[Foundation-l] Wikisource and reCAPTCHA

John Vandenberg jayvdb at gmail.com
Wed Jun 30 11:24:35 UTC 2010

On Wed, Jun 30, 2010 at 8:42 PM, Samuel J Klein <sj at wikimedia.org> wrote:
> On Wed, Jun 30, 2010 at 6:13 AM, John Vandenberg <jayvdb at gmail.com> wrote:
>> irrespective of whether it is verified, OCR
>> quality, or if it is vandalism.  However, wikisource keeps the images
>> and the text unified from day 0 to eternity.
> Some works become verified, and reach high OCR quality.
> < PGDP has a very strict and arduous workflow...  The
>> result is quality, however only the text is sent downstream.
> Why not send images and text downstream?

Good question! ;-)
Storage is one issue.
It would be interesting to estimate the storage requirements of
Wikisource if we had produced the PGDP etexts.
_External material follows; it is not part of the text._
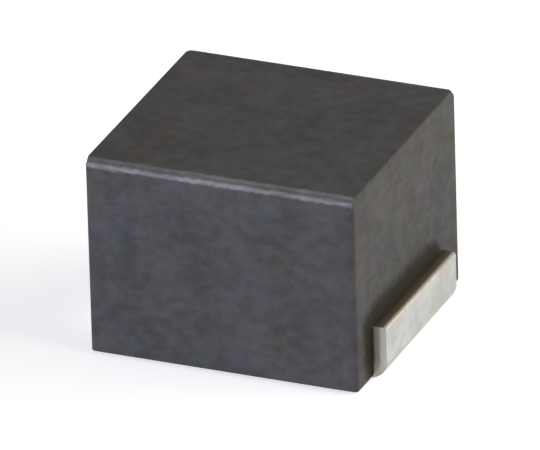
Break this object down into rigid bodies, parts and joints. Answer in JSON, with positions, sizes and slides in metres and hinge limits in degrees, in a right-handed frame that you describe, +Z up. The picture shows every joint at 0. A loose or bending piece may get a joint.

>> Wikisource and PGDP don't interoperate.  We *could*, but when I looked
>> at importing a PGDP project into Wikisource, I put it in the too hard basket.
> That's what I mean by 'coordinate'.  "hard" here seems like a one-time
> hardship followed by a permanent useful coordination.

They don't have an 'export' function, and I doubt they are going to
build one so that they can interoperate with us.

My 'import' function was a scraper; not something that can be used in
a large scale without their permission.

In the end, it is simpler to avoid starting WS projects that would
duplicate unfinished PGDP projects.  There are plenty of works that
have not been transcribed yet ;-)

>> Wikisource is trying to become a credible competitor to PGDP.
> Perhaps we have competing interfaces / workflows.

This is like saying that Wikipedia and Brittanica have competing
interfaces / workflows.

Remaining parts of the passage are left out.